__INFORMATION SUPPLIED__
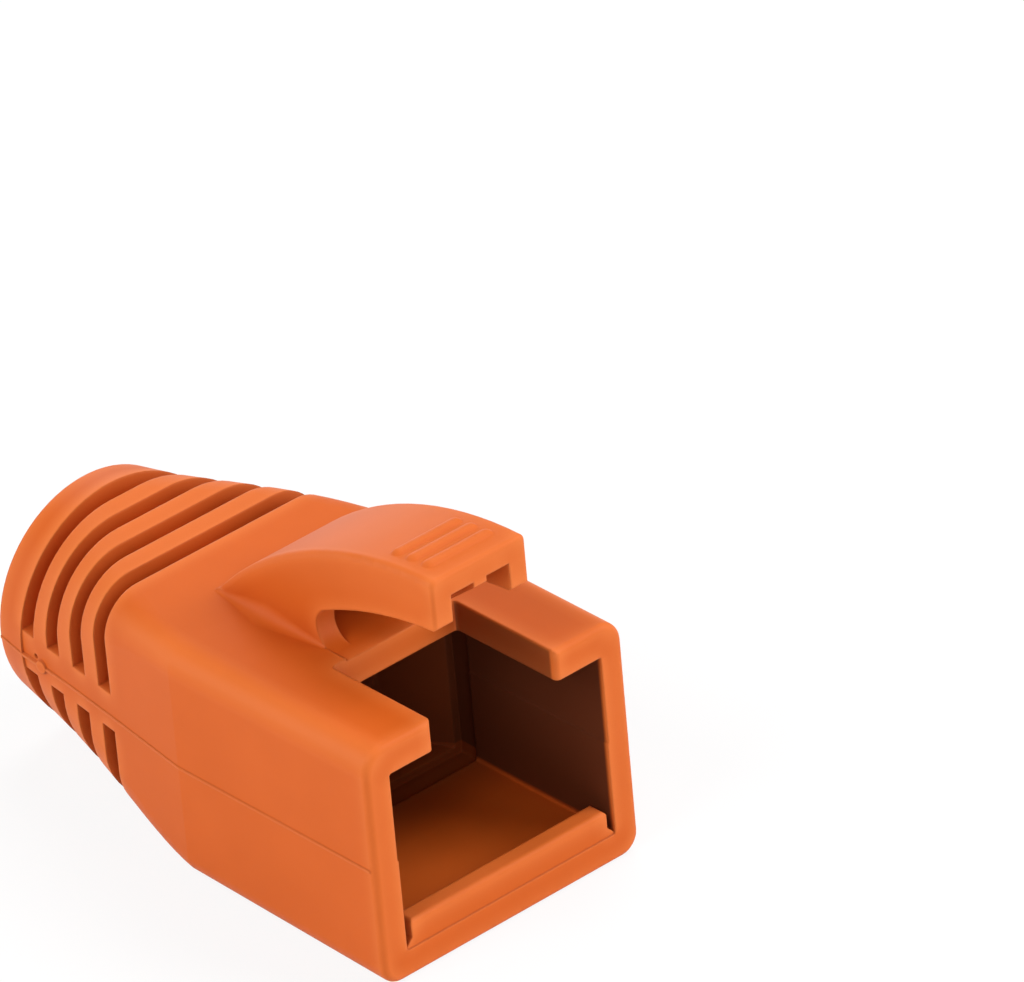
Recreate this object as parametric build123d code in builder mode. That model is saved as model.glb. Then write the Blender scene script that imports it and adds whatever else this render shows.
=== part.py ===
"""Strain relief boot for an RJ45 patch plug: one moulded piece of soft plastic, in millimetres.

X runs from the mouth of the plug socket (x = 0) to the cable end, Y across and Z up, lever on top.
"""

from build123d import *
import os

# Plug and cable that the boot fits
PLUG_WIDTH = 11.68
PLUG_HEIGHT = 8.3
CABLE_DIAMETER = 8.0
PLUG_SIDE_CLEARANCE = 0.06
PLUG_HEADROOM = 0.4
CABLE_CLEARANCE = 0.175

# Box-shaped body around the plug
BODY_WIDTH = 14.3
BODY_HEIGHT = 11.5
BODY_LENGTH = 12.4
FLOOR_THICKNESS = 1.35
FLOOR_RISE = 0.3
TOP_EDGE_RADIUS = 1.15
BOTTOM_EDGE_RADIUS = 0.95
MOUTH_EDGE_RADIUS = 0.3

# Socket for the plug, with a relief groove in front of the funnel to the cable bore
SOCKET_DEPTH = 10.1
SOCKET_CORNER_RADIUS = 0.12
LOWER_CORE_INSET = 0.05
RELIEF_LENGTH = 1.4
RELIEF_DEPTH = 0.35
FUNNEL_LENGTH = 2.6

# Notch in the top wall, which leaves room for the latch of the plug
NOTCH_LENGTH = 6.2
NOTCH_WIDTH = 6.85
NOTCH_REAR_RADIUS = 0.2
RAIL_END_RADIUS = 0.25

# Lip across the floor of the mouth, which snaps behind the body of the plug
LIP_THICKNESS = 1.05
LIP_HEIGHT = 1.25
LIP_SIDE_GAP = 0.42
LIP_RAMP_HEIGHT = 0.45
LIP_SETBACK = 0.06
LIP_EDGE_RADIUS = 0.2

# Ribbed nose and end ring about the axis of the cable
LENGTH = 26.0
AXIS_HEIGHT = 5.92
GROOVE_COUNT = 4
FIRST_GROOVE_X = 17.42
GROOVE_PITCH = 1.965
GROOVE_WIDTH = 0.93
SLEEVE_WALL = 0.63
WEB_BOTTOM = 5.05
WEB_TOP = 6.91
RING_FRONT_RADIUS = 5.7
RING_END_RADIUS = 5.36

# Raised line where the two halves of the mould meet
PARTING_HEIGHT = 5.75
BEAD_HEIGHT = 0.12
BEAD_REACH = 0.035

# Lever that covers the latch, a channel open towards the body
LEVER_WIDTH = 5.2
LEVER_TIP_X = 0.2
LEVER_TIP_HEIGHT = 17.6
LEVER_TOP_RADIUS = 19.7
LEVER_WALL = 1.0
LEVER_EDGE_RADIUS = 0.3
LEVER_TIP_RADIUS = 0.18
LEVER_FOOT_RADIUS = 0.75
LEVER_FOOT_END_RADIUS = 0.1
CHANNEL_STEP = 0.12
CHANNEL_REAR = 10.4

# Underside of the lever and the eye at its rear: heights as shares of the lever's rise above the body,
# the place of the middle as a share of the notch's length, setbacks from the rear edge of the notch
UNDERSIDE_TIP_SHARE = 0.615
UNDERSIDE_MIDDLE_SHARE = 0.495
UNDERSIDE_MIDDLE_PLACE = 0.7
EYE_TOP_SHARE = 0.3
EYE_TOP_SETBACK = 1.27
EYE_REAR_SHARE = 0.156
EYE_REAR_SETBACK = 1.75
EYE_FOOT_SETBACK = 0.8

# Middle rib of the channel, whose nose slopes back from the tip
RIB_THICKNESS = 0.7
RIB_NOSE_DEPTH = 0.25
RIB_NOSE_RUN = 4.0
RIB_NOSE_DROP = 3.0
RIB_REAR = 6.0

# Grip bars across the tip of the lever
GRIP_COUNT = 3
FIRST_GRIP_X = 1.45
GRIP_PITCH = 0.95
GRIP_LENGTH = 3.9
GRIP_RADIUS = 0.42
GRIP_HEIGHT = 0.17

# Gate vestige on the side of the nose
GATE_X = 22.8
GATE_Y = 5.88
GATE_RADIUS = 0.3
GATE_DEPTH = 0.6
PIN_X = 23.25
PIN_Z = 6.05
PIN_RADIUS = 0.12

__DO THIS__
Please print the material above exactly as it appears, from its first line through the line containing "BEAD_REACH = 0.035", inclusive, and stop there.

__ANSWER IN FULL__
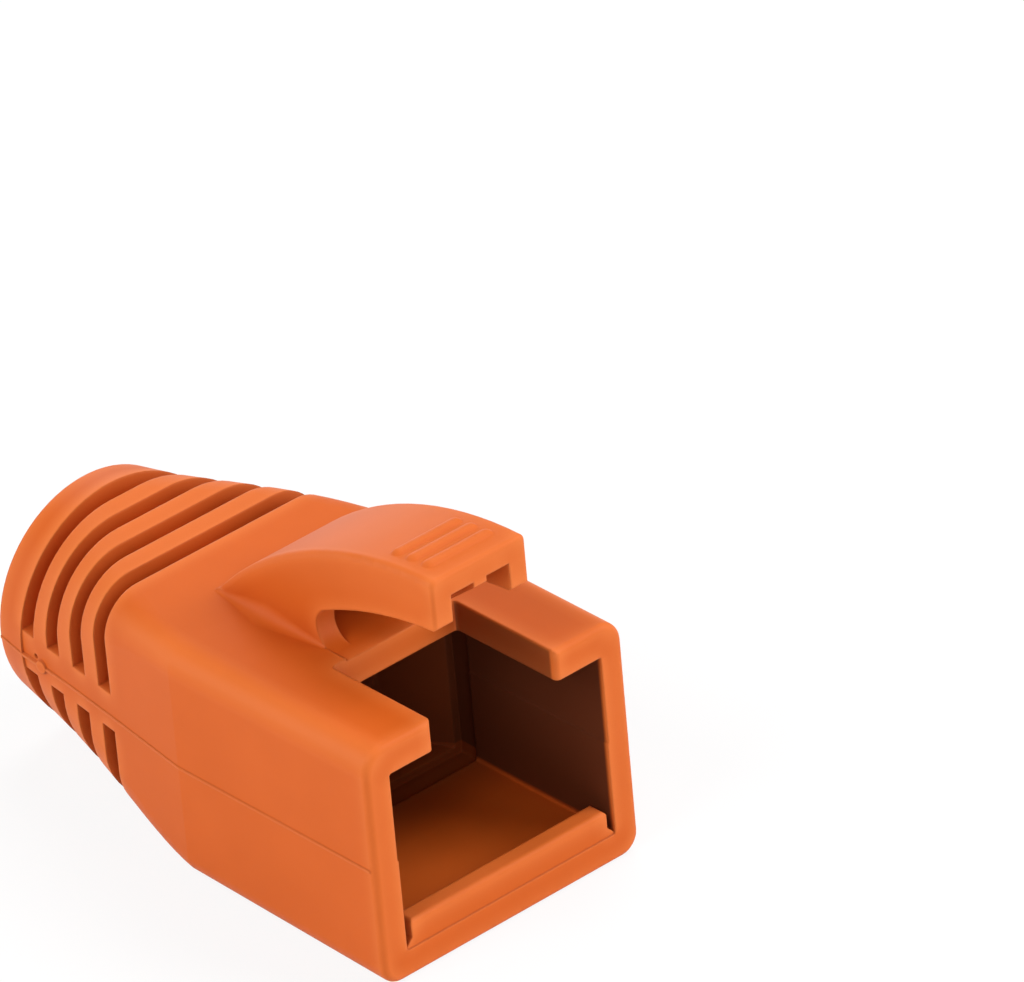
Recreate this object as parametric build123d code in builder mode. That model is saved as model.glb. Then write the Blender scene script that imports it and adds whatever else this render shows.
=== part.py ===
"""Strain relief boot for an RJ45 patch plug: one moulded piece of soft plastic, in millimetres.

X runs from the mouth of the plug socket (x = 0) to the cable end, Y across and Z up, lever on top.
"""

from build123d import *
import os

# Plug and cable that the boot fits
PLUG_WIDTH = 11.68
PLUG_HEIGHT = 8.3
CABLE_DIAMETER = 8.0
PLUG_SIDE_CLEARANCE = 0.06
PLUG_HEADROOM = 0.4
CABLE_CLEARANCE = 0.175

# Box-shaped body around the plug
BODY_WIDTH = 14.3
BODY_HEIGHT = 11.5
BODY_LENGTH = 12.4
FLOOR_THICKNESS = 1.35
FLOOR_RISE = 0.3
TOP_EDGE_RADIUS = 1.15
BOTTOM_EDGE_RADIUS = 0.95
MOUTH_EDGE_RADIUS = 0.3

# Socket for the plug, with a relief groove in front of the funnel to the cable bore
SOCKET_DEPTH = 10.1
SOCKET_CORNER_RADIUS = 0.12
LOWER_CORE_INSET = 0.05
RELIEF_LENGTH = 1.4
RELIEF_DEPTH = 0.35
FUNNEL_LENGTH = 2.6

# Notch in the top wall, which leaves room for the latch of the plug
NOTCH_LENGTH = 6.2
NOTCH_WIDTH = 6.85
NOTCH_REAR_RADIUS = 0.2
RAIL_END_RADIUS = 0.25

# Lip across the floor of the mouth, which snaps behind the body of the plug
LIP_THICKNESS = 1.05
LIP_HEIGHT = 1.25
LIP_SIDE_GAP = 0.42
LIP_RAMP_HEIGHT = 0.45
LIP_SETBACK = 0.06
LIP_EDGE_RADIUS = 0.2

# Ribbed nose and end ring about the axis of the cable
LENGTH = 26.0
AXIS_HEIGHT = 5.92
GROOVE_COUNT = 4
FIRST_GROOVE_X = 17.42
GROOVE_PITCH = 1.965
GROOVE_WIDTH = 0.93
SLEEVE_WALL = 0.63
WEB_BOTTOM = 5.05
WEB_TOP = 6.91
RING_FRONT_RADIUS = 5.7
RING_END_RADIUS = 5.36

# Raised line where the two halves of the mould meet
PARTING_HEIGHT = 5.75
BEAD_HEIGHT = 0.12
BEAD_REACH = 0.035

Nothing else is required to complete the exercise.